An opening salvo comes from Yoffe, who describes myriad letters she receives from people whose parents are old, sick, and who never were there for the son or daughter when growing up. She thinks it can be inappropriate to forgive with this statement, “…there can be a tremendous cost to the person who was abused to go back to the abuser and say, all is forgiven.”

Our rebuttal: When we forgive we do not have to go to the person and proclaim it. We can forgive from the heart and keep our distance if the other is abusive.

When it was Dr. Friedman’s turn he said this, “…to ask these people to go back and try to, quote, ‘repair’ their relationship with their parents would do more harm than good.”

Our rebuttal: To forgive is not necessarily to repair a relationship. That is the job of reconciliation. To equate forgiveness and reconciliation is to distort the meaning of each. Forgiveness is a moral virtue and one can offer the virtue of mercy to another without reconciling. Reconciliation is not a moral virtue but instead is a negotiation strategy of two or more people coming together again in mutual trust.

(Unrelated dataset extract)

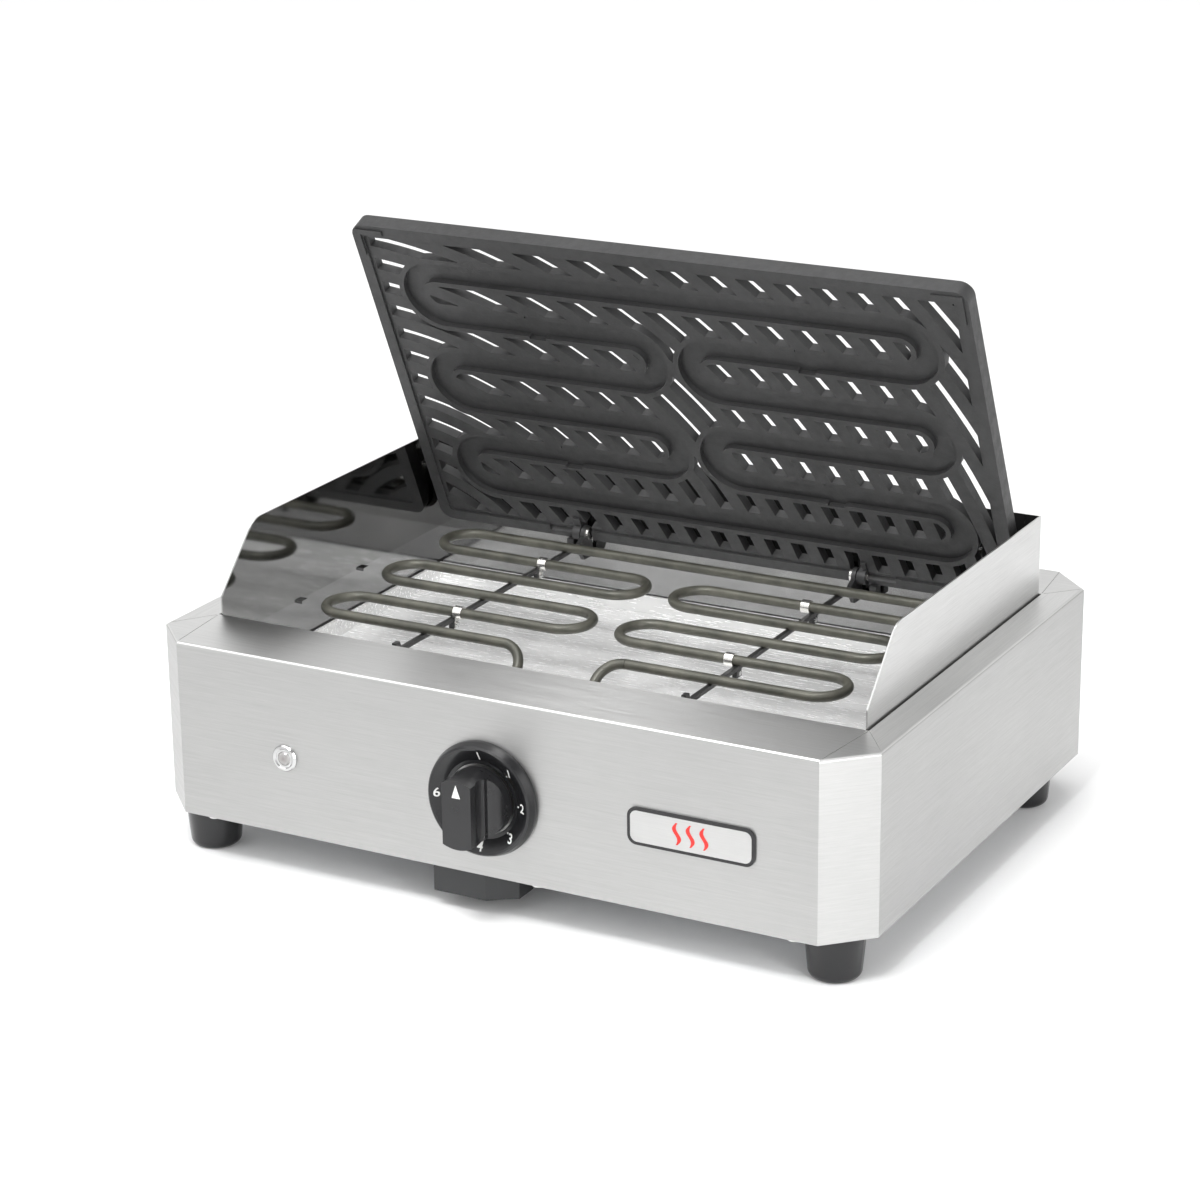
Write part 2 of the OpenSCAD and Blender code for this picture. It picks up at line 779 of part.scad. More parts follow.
module control_knob() {
    grip_w = 20;
    step = 15;
    color("#1b1b1b") on_feet() out_of_panel(0, control_z) difference() {
        union() {
            translate([0, 0, knob_back]) cylinder(r = knob_r, h = step - knob_back);
            intersection() {
                translate([0, 0, knob_back]) cylinder(r = knob_r, h = knob_reach - knob_back);
                translate([-grip_w / 2, -knob_r, knob_back]) cube([grip_w, 2 * knob_r, knob_reach]);
            }
        }
        // scoops beside the grip
        both_sides() translate([knob_r - 3, 0, step + 7]) rotate([90, 0, 0])
            cylinder(r = 10.5, h = 3 * knob_r, center = true);
        translate([0, 0, knob_back - 1]) cylinder(r = knob_r - 2.5, h = 4);
        translate([0, 0, knob_back]) cylinder(d = shaft_d, h = 18);
    }
}

module regulator_shaft() {
    color("goldenrod") on_feet() out_of_panel(0, control_z)
        translate([0, 0, -sheet - 0.6]) cylinder(d = shaft_d, h = sheet + 0.6 + knob_back + 17);
}

module regulator_body() {
    size = regulator_w;
    color("ivory") on_feet() out_of_panel(0, control_z) translate([0, 0, -sheet]) difference() {
        union() {
            translate([-size / 2, -size / 2, -regulator_t]) cube([size, size, regulator_t]);
            for (x = [-12, 0, 12], y = [-1, 1])
                translate([x - 3.15, y * tab_rows - 0.4, -regulator_t - tab_l]) cube([6.3, 0.8, tab_l]);
        }
        translate([0, 0, -0.6]) cylinder(r = shaft_d / 2 + 0.6, h = 2);
        for (s = [-1, 1]) translate([0, s * fixing_spacing / 2, -8]) cylinder(d = 4, h = 9);
    }
}

module regulator_screws() {
    color("silver") on_feet() for (s = [-1, 1])
        out_of_panel(0, control_z + s * fixing_spacing / 2) mirror([0, 0, 1])
            screw(7, 2.2, 4, sheet + 6);
}

module pilot_bezel() {
    color("white") on_feet() out_of_panel(-pilot_x, control_z) rotate_extrude()
        polygon([
            [pilot_body_r, 0], [pilot_r, 0], [pilot_r, 1], [pilot_r - 0.8, 2],
            [pilot_r - 2, 2.3], [pilot_body_r, 1.6]
        ]);
}

module pilot_lens() {
    dome = 2.4;
    color("lightgray") on_feet() out_of_panel(-pilot_x, control_z) {
        cylinder(r = lens_r, h = 1.2);
        translate([0, 0, 1.2]) cylinder(r1 = lens_r, r2 = lens_r - 1.2, h = dome - 1.2);
    }
}

module pilot_body() {
    color("white") on_feet() out_of_panel(-pilot_x, control_z) {
        difference() {
            translate([0, 0, -pilot_tube_l]) cylinder(r = pilot_body_r, h = pilot_tube_l + 1.5);
            cylinder(r = lens_r, h = 2);
        }
        for (s = [-1, 1])
            translate([s * 3 - 0.4, -2.4, -pilot_tube_l - tab_l + 1]) cube([0.8, 4.8, tab_l - 1]);
    }
}

module pilot_nut() {
    color("dimgray") on_feet() out_of_panel(-pilot_x, control_z)
        translate([0, 0, -sheet - 3.5]) difference() {
            cylinder(r = 9.5, h = 3.5, $fn = 6);
            translate([0, 0, -1]) cylinder(r = pilot_body_r, h = 6);
        }
}

module badge_plate() {
    color("#20242a") on_feet() out_of_panel(badge_x, control_z + 2)
        linear_extrude(1.4) rounded_rect(badge_w, badge_h, 6);
}

// ---- cable box and wiring ----

function box_screw_places() = [
    for (x = [-1, 1], y = [-1, 1]) [box_cx + x * (box_w / 2 - 8), box_cy + y * (box_l / 2 - 15)]
];

module box_outline(inset) {
    cut_x = 17 - inset * 0.35;
    cut_y = 12 - inset * 0.35;
    x0 = box_left + inset;
    x1 = box_left + box_w - inset;
    y0 = box_front + inset;
    y1 = box_front + box_l - inset;
    polygon([[x0, y0], [x1 - cut_x, y0], [x1, y0 + cut_y], [x1, y1], [x0, y1]]);
}

module cable_box() {
    boss = 7.5;
    rear = box_front + box_l;
    color("#202224") on_feet() difference() {
        union() {
            translate([0, 0, -box_h]) linear_extrude(box_h) difference() {
                box_outline(0);
                box_outline(box_wall);
            }
            translate([0, 0, -box_h]) linear_extrude(box_wall) box_outline(box_wall / 2);
            for (p = box_screw_places())
                translate([p[0] - boss / 2, p[1] - boss / 2, -box_h + box_wall / 2])
                    cube([boss, boss, box_h - box_wall / 2]);
        }
        for (p = box_screw_places()) translate([p[0], p[1], -box_h - 1]) {
            cylinder(d = 3.4, h = box_h + 2);
            cylinder(d = 6, h = 5);
        }
        translate([box_cx, rear + 1, -box_h / 2]) rotate([90, 0, 0])
            cylinder(d = cable_d, h = box_wall + 2);
        for (s = [-1, 1]) translate([box_cx + s * 9, rear - 12, -box_h - 1])
            cylinder(d = 3, h = box_wall + 2);
    }
}

module cable_box_screws() {
    color("silver") on_feet() for (p = box_screw_places())
        translate([p[0], p[1], -box_h + 4]) screw(5.6, 2, 3, box_h - 4 + base_t + 1.5);
}

// bar that holds the cable down on the floor of the box
module cable_clamp() {
    rear = box_front + box_l;
    floor_z = box_wall - box_h;
    gap_h = cable_d / 2 + 0.3 - box_h / 2 - floor_z;
    color("#2c2e30") on_feet() translate([box_cx, rear - 12, floor_z]) difference() {
        translate([-12.5, -3.5, 0]) cube([25, 7, gap_h + 1.8]);
        translate([-5.5, -4.5, -1]) cube([11, 9, gap_h + 1]);
        for (s = [-1, 1]) translate([s * 9, 0, -1]) cylinder(d = 3, h = 8);
    }
}

module clamp_screws() {
    rear = box_front + box_l;
    color("silver") on_feet() for (s = [-1, 1])
        translate([box_cx + s * 9, rear - 12, -box_h]) screw(5.6, 2, 3, box_wall + 6);
}

block_l = 30;
module terminal_block() {
    color("beige") on_feet()
        translate([box_cx - block_l / 2, box_front + 12, box_wall - box_h]) difference() {
            cube([block_l, 16, 13]);
            for (x = [5, 15, 25]) {
                translate([x, 8, 6]) cylinder(d = 5, h = 8);
                translate([x, -1, 5]) rotate([-90, 0, 0]) cylinder(d = 3.4, h = 18);
            }
        }
}

module terminal_screws() {
    color("khaki") on_feet() for (x = [5, 15, 25])
        translate([box_cx - block_l / 2 + x, box_front + 20, box_wall - box_h + 7])
            cylinder(d = 4.4, h = 4);
}

earth_x = box_left + box_w + 17;
earth_y = box_cy + 12;
earth_l = 12;

module earth_stud() {
    color("silver") on_feet() translate([earth_x, earth_y, 0]) screw(7, 2, 4, base_t + earth_l);
}

module earth_nut() {
    color("silver") on_feet() translate([earth_x, earth_y, base_t]) difference() {
        cylinder(r = 4.04, h = 3.2, $fn = 6);
        translate([0, 0, -1]) cylinder(d = 4, h = 6);
    }
}

// one insulated wire of straight stretches, with a round bead at each corner
module wire(points) {
    r = 1.3;
    back = 0.6;
    last = len(points) - 2;
    for (i = [0:last]) {
        run = points[i + 1] - points[i];
        length = norm(run);
        from = i == 0 ? 0 : back;
        to = i == last ? length : length - back;
        translate(points[i]) rotate([0, acos(run[2] / length), atan2(run[1], run[0])])
            translate([0, 0, from]) cylinder(r = r, h = to - from);
    }
    for (i = [1:last]) translate(points[i]) sphere(r = r + 0.3);
}

module wiring() {
    tab_y = front_y + sheet + regulator_t + tab_l;
    turn_y = tab_y + 5.5;
    pin_end_y = lead_end_y - terminal_l;
    block_z = box_wall - box_h + 5;
    block_y = box_front + 28;
    up_y = block_y + 8;
    pilot_y = front_y + pilot_tube_l + tab_l - 1;
    low_z = 12;
    run_y = pilot_y + 11;
    under_y = well_front - 5;
    color("#8a2b22") on_feet() {
        // supply, from the terminal block to the regulator's lower tabs
        for (s = [-1, 1]) wire([
            [box_cx + 10 * s, block_y, block_z], [box_cx + 10 * s, up_y, block_z],
            [box_cx + 10 * s, up_y, low_z], [12 * s, turn_y, tab_low_z - 15],
            [12 * s, turn_y, tab_low_z], [12 * s, tab_y, tab_low_z]
        ]);
        // from the regulator's upper tabs to the element's terminals
        for (s = [-1, 1]) wire([
            [12 * s, tab_y, tab_high_z], [12 * s, turn_y, tab_high_z],
            [14 * s, tab_y - 1.5, tab_high_z + 14], [lead_x * s, pin_end_y - 7, lead_out_z],
            [lead_x * s, pin_end_y, lead_out_z]
        ]);
        // from the pilot light to the regulator's middle tabs
        wire([
            [-pilot_x - 3, pilot_y, control_z], [-pilot_x - 3, pilot_y + 7, control_z],
            [-pilot_x + 14, run_y, low_z + 12], [-40, run_y, low_z + 12],
            [0, under_y, low_z + 18], [0, turn_y + 2, tab_low_z], [0, tab_y, tab_low_z]
        ]);
        wire([
            [-pilot_x + 3, pilot_y, control_z], [-pilot_x + 3, pilot_y + 7, control_z],
            [-pilot_x + 20, run_y, low_z + 18], [-40, under_y, low_z + 18],
            [0, under_y, tab_low_z + 8], [0, turn_y + 2, tab_high_z], [0, tab_y, tab_high_z]
        ]);
        // earth, from the terminal block to the stud
        wire([
            [box_cx, block_y, block_z], [box_cx, up_y, block_z], [box_cx, up_y, low_z - 6],
            [box_cx, under_y + 1, low_z], [earth_x, earth_y, base_t + earth_l + 7],
            [earth_x, earth_y, base_t + earth_l]
        ]);
    }
}

housing_shell();
base_plate();
base_screws();
well_pan();
drip_tray();
guard_rests();
splash_guard();
cast_grate();
hinge_pins();
support_bar_left();
support_bar_right();
heating_element();
element_clips();
clip_rivets();
element_glands();
gland_nuts();
element_terminals();
control_knob();
regulator_shaft();
regulator_body();
regulator_screws();
dial_bezel();
pilot_bezel();
pilot_lens();
pilot_nut();
pilot_body();
badge_plate();
feet();
foot_screws();
foot_nuts();
cable_box();
cable_box_screws();
cable_clamp();
clamp_screws();
terminal_block();
terminal_screws();
earth_stud();
earth_nut();
wiring();
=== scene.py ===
"""Looks for an electric table grill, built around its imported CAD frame."""

import math

import bpy
from mathutils import Matrix, Vector


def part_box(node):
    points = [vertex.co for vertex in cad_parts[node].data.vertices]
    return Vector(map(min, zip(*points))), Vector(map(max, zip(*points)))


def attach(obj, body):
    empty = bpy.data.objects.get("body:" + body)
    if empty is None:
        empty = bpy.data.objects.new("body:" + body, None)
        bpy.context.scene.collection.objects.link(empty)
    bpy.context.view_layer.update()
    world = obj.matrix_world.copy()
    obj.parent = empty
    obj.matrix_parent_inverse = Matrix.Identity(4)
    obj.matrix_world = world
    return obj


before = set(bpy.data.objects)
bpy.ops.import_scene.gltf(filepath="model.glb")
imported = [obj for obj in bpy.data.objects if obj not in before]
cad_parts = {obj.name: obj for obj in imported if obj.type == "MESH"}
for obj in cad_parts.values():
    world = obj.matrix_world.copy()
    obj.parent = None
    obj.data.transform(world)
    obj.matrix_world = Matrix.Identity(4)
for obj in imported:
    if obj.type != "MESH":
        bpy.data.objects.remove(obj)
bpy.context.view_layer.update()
scene = bpy.context.scene
MM = 0.001


# ---------------------------------------------------------------- places

def centre(node):
    lo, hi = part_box(node)
    return (Vector(lo) + Vector(hi)) / 2


shell_lo, shell_hi = (Vector(c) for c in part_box("housing_shell"))
mid_y = (shell_lo.y + shell_hi.y) / 2
half_w = (shell_hi.x - shell_lo.x) / 2
front_y = shell_lo.y


# ---------------------------------------------------------------- materials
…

Emily Yoffe then reiterates the moral equality of forgiveness and reconciliation when she says this, “People can be re-victimized by the sense that you must forgive and move on, and that’s going to mean reconciliation and helping.”

Our rebuttal: We should not swing at forgiveness and give it a black eye when we really mean to swing at a different target, reconciliation.

Forgiveness is not all it’s cracked up to be. If this is so, the NPR program certainly did not defend this premise. Instead, it engaged in distortions and perhaps gave itself a black eye.